GOOGL VRVP Daily & Weekly Chart

ADR%: 2.19% | Off 52-week high: -7.9% | Above 52-week low: +132.9%

  • GOOGL remains one of the main stocks on watch today. The stock is down sharply in premarket, around 2.89%, and we believe this is setting up an imminent pullback-long opportunity.

  • GOOGL is now likely to test the 50-day moving average, which is around $360. That level also aligns closely with the 10-week moving average, making it a very important higher-timeframe support zone

  • We are not seeing a major expansion in relative volume on the daily structure, apart from the expansion we saw on Friday. That means this still looks more like a short-term-cycle pullback than a true breakdown on the intermediate trend.

  • On the weekly chart, GOOGL is now coming directly into the rising 10-week moving average, and we believe that level is highly likely to hold.
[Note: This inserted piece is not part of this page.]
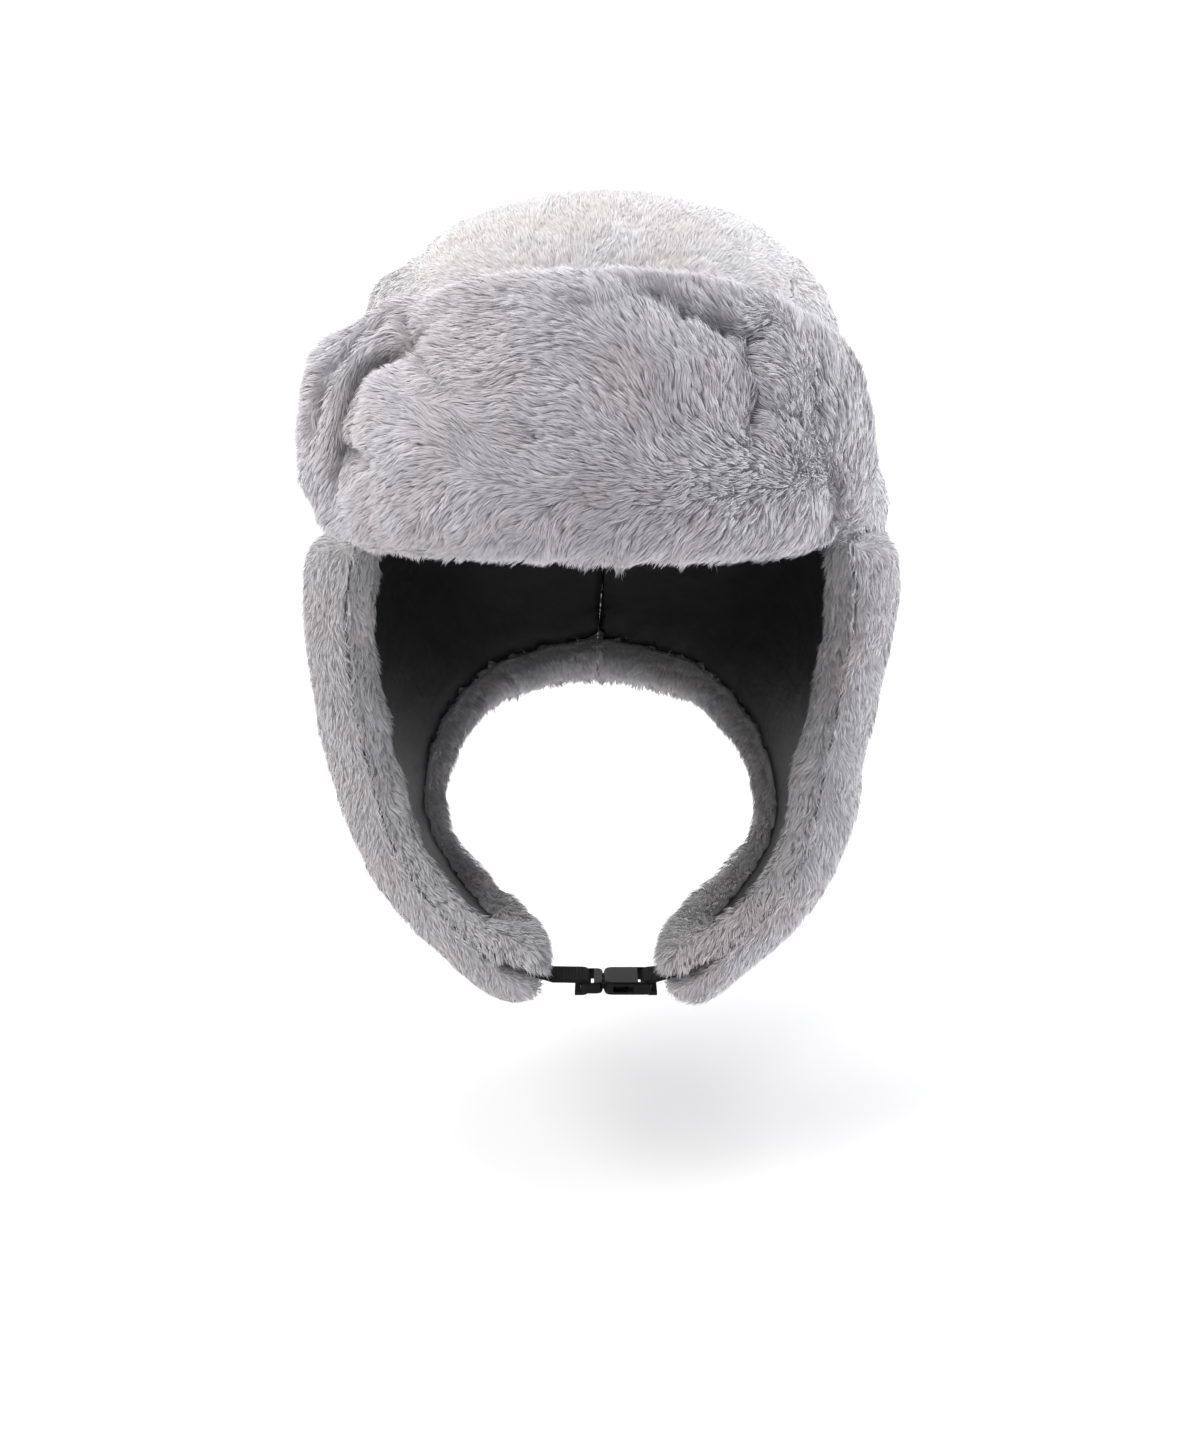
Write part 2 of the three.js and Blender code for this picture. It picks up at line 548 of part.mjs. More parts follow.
const TIP_ANGLE = -25; // where the strap leaves the flap
const BUCKLE_Z = flapMiddle(TIP_ANGLE, 1).z - 2.6;

// A band of webbing that follows a path in the plane of X and Z, as wide as the strap along Y.
function webbingGeometry(path, width) {
  const points = path.map(([x, z]) => new THREE.Vector2(x, z));
  const side = (sign) => points.map((point, i) => {
    const before = points[Math.max(i - 1, 0)];
    const after = points[Math.min(i + 1, points.length - 1)];
    const along = after.clone().sub(before).normalize();
    return point.clone().add(new THREE.Vector2(-along.y, along.x).multiplyScalar((sign * STRAP.thick) / 2));
  });
  const outline = new THREE.Shape([...side(-1), ...side(1).reverse()]);
  const geometry = new THREE.ExtrudeGeometry(outline, { depth: width, bevelEnabled: false });
  return geometry.rotateX(Math.PI / 2).translate(0, STRAP.y + width / 2, 0);
}

// Half a strap: its tail lies in the flap's tip, and it turns round the buckle's bar and back under itself.
function strapPath(side, barX) {
  const path = [];
  for (let i = 0; i <= 4; i += 1) {
    const p = flapMiddle(TIP_ANGLE, 1 - (STRAP.tail / FLAP_DROP) * (1 - i / 4));
    path.push([side * p.x, p.z]);
  }
  const loop = BUCKLE.bar * Math.SQRT1_2 + 0.3 + STRAP.thick / 2; // radius of the strap's turn round the bar
  for (let i = 0; i <= 8; i += 1) {
    const turn = Math.PI * (0.5 - i / 8);
    path.push([barX - side * loop * Math.cos(turn), BUCKLE_Z + loop * Math.sin(turn)]);
  }
  path.push([barX + side * BUCKLE.barRoom, BUCKLE_Z - loop]);
  return path;
}

// A flat closed body cut from an outline in plan, centred on the strap.
function plateGeometry(outline, thick, bevel) {
  const geometry = new THREE.ExtrudeGeometry(new THREE.Shape(outline), {
    depth: thick - 2 * bevel,
    bevelEnabled: bevel > 0,
    bevelThickness: bevel,
    bevelSize: bevel,
    bevelOffset: -bevel,
    bevelSegments: 2,
  });
  return geometry.translate(0, STRAP.y, BUCKLE_Z - thick / 2 + bevel);
}

const rectangle = (x0, y0, x1, y1) =>
  [[x0, y0], [x1, y0], [x1, y1], [x0, y1]].map(([x, y]) => new THREE.Vector2(x, y));

function roundedOutline(x0, y0, x1, y1, radius) {
  const points = [];
  const [left, right, front, back] = [x0 + radius, x1 - radius, y0 + radius, y1 - radius];
  const corners = [[right, back, 0], [left, back, 1], [left, front, 2], [right, front, 3]];
  for (const [cx, cy, quarter] of corners) {
    for (let i = 0; i <= 3; i += 1) {
      const turn = (Math.PI / 2) * (quarter + i / 3);
      points.push(new THREE.Vector2(cx + radius * Math.cos(turn), cy + radius * Math.sin(turn)));
    }
  }
  return points;
}

// A closed geometry as a manifold-3d solid, and back.
function solidOf(geometry) {
  const bare = geometry.index ? geometry.toNonIndexed() : geometry;
  const known = new Map();
  const vertices = [];
  const triangles = [];
  const position = bare.getAttribute("position");
  for (let i = 0; i < position.count; i += 1) {
    const p = [position.getX(i), position.getY(i), position.getZ(i)].map((c) => Math.round(c * 1e4) / 1e4);
    const key = p.join();
    if (!known.has(key)) {
      known.set(key, vertices.length / 3);
      vertices.push(...p);
    }
    triangles.push(known.get(key));
  }
  const solid = [];
  for (let i = 0; i < triangles.length; i += 3) {
    const [a, b, c] = triangles.slice(i, i + 3);
    if (a !== b && b !== c && c !== a) solid.push(a, b, c);
  }
  return new wasm.Manifold(new wasm.Mesh({
    numProp: 3,
    vertProperties: new Float32Array(vertices),
    triVerts: new Uint32Array(solid),
  }));
}

function geometryOf(solid) {
  const mesh = solid.getMesh();
  const geometry = new THREE.BufferGeometry();
  geometry.setAttribute("position", new THREE.BufferAttribute(mesh.vertProperties, 3));
  geometry.setIndex(new THREE.BufferAttribute(mesh.triVerts, 1));
  geometry.computeVertexNormals();
  return geometry;
}

const BUCKLE_HIGH = BUCKLE.low + BUCKLE.length;
const BUCKLE_JOINT = BUCKLE.low + BUCKLE.shoulder; // where the prongs' shoulder meets the socket
const PRONG_BAR = BUCKLE.low + BUCKLE.bar / 2;
const SOCKET_BAR = BUCKLE_HIGH - BUCKLE.bar / 2;
const HALF = BUCKLE.width / 2;

// What is cut from a plate's end to leave a bar for the strap: a slot inside the bar, and room above and
// below it.
function barCuts(barX, side) {
  const slotHalf = STRAP.width / 2 + 0.7;
  const inner = barX - (side * BUCKLE.bar) / 2;
  const slotEnd = inner - side * BUCKLE.slotLength;
  const roomEnd = barX + side * BUCKLE.barRoom;
  const slot = plateGeometry(rectangle(slotEnd, -slotHalf, inner, slotHalf), BUCKLE.thick + 2, 0);
  const room = plateGeometry(rectangle(slotEnd, -slotHalf, roomEnd, slotHalf), BUCKLE.thick, 0);
  const lift = (BUCKLE.thick + BUCKLE.bar) / 2;
  return [slot, room.clone().translate(0, 0, lift), room.clone().translate(0, 0, -lift)].map(solidOf);
}

const withoutAll = (body, cuts) => cuts.reduce((rest, cut) => rest.subtract(cut), body);

// The socket: a rounded case with a bar for the strap, open towards the prongs and at both sides.
function socketGeometry() {
  const [from, to] = [BUCKLE_JOINT, BUCKLE_HIGH];
  const { thick } = BUCKLE;
  const inside = HALF - SOCKET.sideWall;
  const outline = roundedOutline(from, -HALF, to, HALF, SOCKET.round);
  const body = solidOf(plateGeometry(outline, thick, SOCKET.bevel));
  const cavity = rectangle(from - 1, -inside, to - SOCKET.backWall, inside);
  const windows = rectangle(from + SOCKET.windowFrom, -HALF - 1, to - SOCKET.windowEnd, HALF + 1);
  const cuts = [
    solidOf(plateGeometry(cavity, thick - 2 * SOCKET.wall, 0)),
    solidOf(plateGeometry(windows, SOCKET.windowHigh, 0)),
    ...barCuts(SOCKET_BAR, 1),
  ];
  return geometryOf(withoutAll(body, cuts));
}

// The prongs: a bar and shoulder outside, and three prongs that reach into the socket.
function prongGeometry() {
  const [from, joint] = [BUCKLE.low, BUCKLE_JOINT - SEAM_GAP];
  const half = HALF - PRONGS.inset;
  const outline = roundedOutline(from, -half, joint, half, PRONGS.round);
  const body = solidOf(plateGeometry(outline, BUCKLE.thick - PRONGS.inset, PRONGS.bevel));
  const thick = BUCKLE.thick - 2 * (SOCKET.wall + PRONGS.play);
  const middle = rectangle(joint - PRONGS.root, -PRONGS.middleHalf, joint + PRONGS.reach, PRONGS.middleHalf);
  const arm = (side) => ARM_OUTLINE.map((p) => new THREE.Vector2(joint + p.along, side * (HALF - p.edge)));
  const parts = [middle, arm(1), arm(-1)].map((flat) => solidOf(plateGeometry(flat, thick, 0)));
  const shoulder = withoutAll(body, barCuts(PRONG_BAR, -1));
  return geometryOf(parts.reduce((sum, part) => sum.add(part), shoulder));
}

// ---- Assembly -----------------------------------------------------------------------------------

const hat = new THREE.Group();

function place(name, geometry, material) {
  const mesh = new THREE.Mesh(geometry, material);
  mesh.name = name;
  hat.add(mesh);
}

place("crown_centre_panel", centrePanelGeometry(), CROWN_FUR);
place("crown_left_panel", sidePanelGeometry(1), CROWN_FUR);
place("crown_right_panel", sidePanelGeometry(-1), CROWN_FUR);
place("crown_lining", crownLiningGeometry(), BLACK_LINING);

place("visor_face", visorFaceGeometry(), VISOR_FUR);
place("visor_back", visorBackGeometry(), VISOR_FUR);

// Both flaps hang over a little to one side, with all their layers.
function swayed(geometry) {
  const position = geometry.getAttribute("position");
  for (let i = 0; i < position.count; i += 1) {
    const sway = tableValue(FLAP_SECTIONS, "depth", "sway", -position.getZ(i));
    position.setX(i, position.getX(i) + sway);
  }
  geometry.computeVertexNormals();
  return geometry;
}

const flapPieces = [
  ["ear_flap", flapOuterGeometry(), FLAP_FUR],
  ["ear_facing", facingGeometry(), FACING_FUR],
  ["ear_lining", flapLiningGeometry(), BLACK_LINING],
];
for (const [name, geometry, material] of flapPieces) {
  place(name + "_right", swayed(mirrored(geometry)), material);
  place(name + "_left", swayed(geometry), material);
}

place("chin_strap_left", webbingGeometry(strapPath(1, SOCKET_BAR), STRAP.width), WEBBING);
place("chin_strap_right", webbingGeometry(strapPath(-1, PRONG_BAR), STRAP.width), WEBBING);
place("buckle_socket", socketGeometry(), BUCKLE_PLASTIC);
place("buckle_prongs", prongGeometry(), BUCKLE_PLASTIC);

export default hat;
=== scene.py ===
"""The looks of a grey fur-cloth aviator hat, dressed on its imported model: fur pieces with combed and tufted
pile, black linings, a webbing strap and a plastic buckle. Metres, +Z up, the wearer faces -Y."""

import math

import bpy
import numpy as np
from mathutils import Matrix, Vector
from mathutils.bvhtree import BVHTree
from mathutils.kdtree import KDTree


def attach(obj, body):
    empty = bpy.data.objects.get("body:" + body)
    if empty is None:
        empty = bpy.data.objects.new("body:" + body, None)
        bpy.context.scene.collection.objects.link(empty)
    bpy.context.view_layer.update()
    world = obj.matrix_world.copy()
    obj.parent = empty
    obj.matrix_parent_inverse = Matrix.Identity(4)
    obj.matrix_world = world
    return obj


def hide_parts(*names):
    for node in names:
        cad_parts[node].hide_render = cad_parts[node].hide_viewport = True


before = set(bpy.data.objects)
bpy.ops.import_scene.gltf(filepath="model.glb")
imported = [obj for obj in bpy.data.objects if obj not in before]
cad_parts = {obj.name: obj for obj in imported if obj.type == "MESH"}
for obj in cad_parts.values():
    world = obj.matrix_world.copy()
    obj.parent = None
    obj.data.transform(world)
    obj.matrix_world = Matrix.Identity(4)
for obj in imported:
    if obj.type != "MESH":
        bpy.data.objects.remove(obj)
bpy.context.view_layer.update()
MM = 0.001
CROWN_PANELS = ["crown_centre_panel", "crown_left_panel", "crown_right_panel"]

# ---- The pile -------------------------------------------------------------------------------------

# The kinds of pile, in millimetres and degrees. length: of a strand; lift: how steeply its lower and its
# upper half rise from the cloth; width: of a strand; tuft: distance between tufts; lean: the share by which
# strands bend into their tuft; swirl: how much the lie wanders, in radians; sink: how far the cloth lies
# under the tips; lump: height of soft unevenness; cell: distance between the points of the cloth.
PILES = {
    "crown": {"length": 3.8, "lift": (24, 6), "width": 0.32, "tuft": 2.6, "lean": 0.2, "swirl": 0.2,
              "sink": 0.9, "lump": 0.3, "cell": 2.7},
    "visor": {"length": 5.4, "lift": (46, 16), "width": 0.26, "tuft": 2.0, "lean": 0.47, "swirl": 0.2,
              "sink": 2.5, "lump": 0.6, "cell": 2.1},
    "back": {"length": 4.6, "lift": (40, 15), "width": 0.34, "tuft": 2.4, "lean": 0.4, "swirl": 0.2,
             "sink": 2.0, "lump": 0.4, "cell": 2.5},
    "flap": {"length": 4.4, "lift": (32, 9), "width": 0.34, "tuft": 2.5, "lean": 0.3, "swirl": 0.2,
             "sink": 1.4, "lump": 0.4, "cell": 2.7},
    "facing": {"length": 5.2, "lift": (48, 18), "width": 0.3, "tuft": 2.4, "lean": 0.45, "swirl": 0.25,
               "sink": 2.4, "lump": 0.6, "cell": 2.2},
}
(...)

  • There is also a gap from the April 29th to April 30th earnings move, between $355.71 and $365.85. That is roughly a 2.85% runaway gap, and we are likely to fill that area before price attempts to bounce.

  • The ideal setup would be a move into the 50-day EMA and 10-week EMA cluster, followed by demand stepping in.

  • We would look for entries as close as possible to that moving average zone, with stops below $365, where the visible range volume profile starts to become denser and where prior support was established around April 27th and April 29th.

    NVDA VRVP Daily & Weekly Chart

  • The framework here is very similar to what happened with Nvidia. Nvidia pulled back in a very linear way into its 10-week EMA last week, bounced from that level, and then expanded materially yesterday. That is exactly the type of behavior we are now looking for in GOOGL.

  • This is the current market playbook. When leading growth stocks become extended, the only clean way to get long is to wait for controlled pullbacks into higher-timeframe moving averages.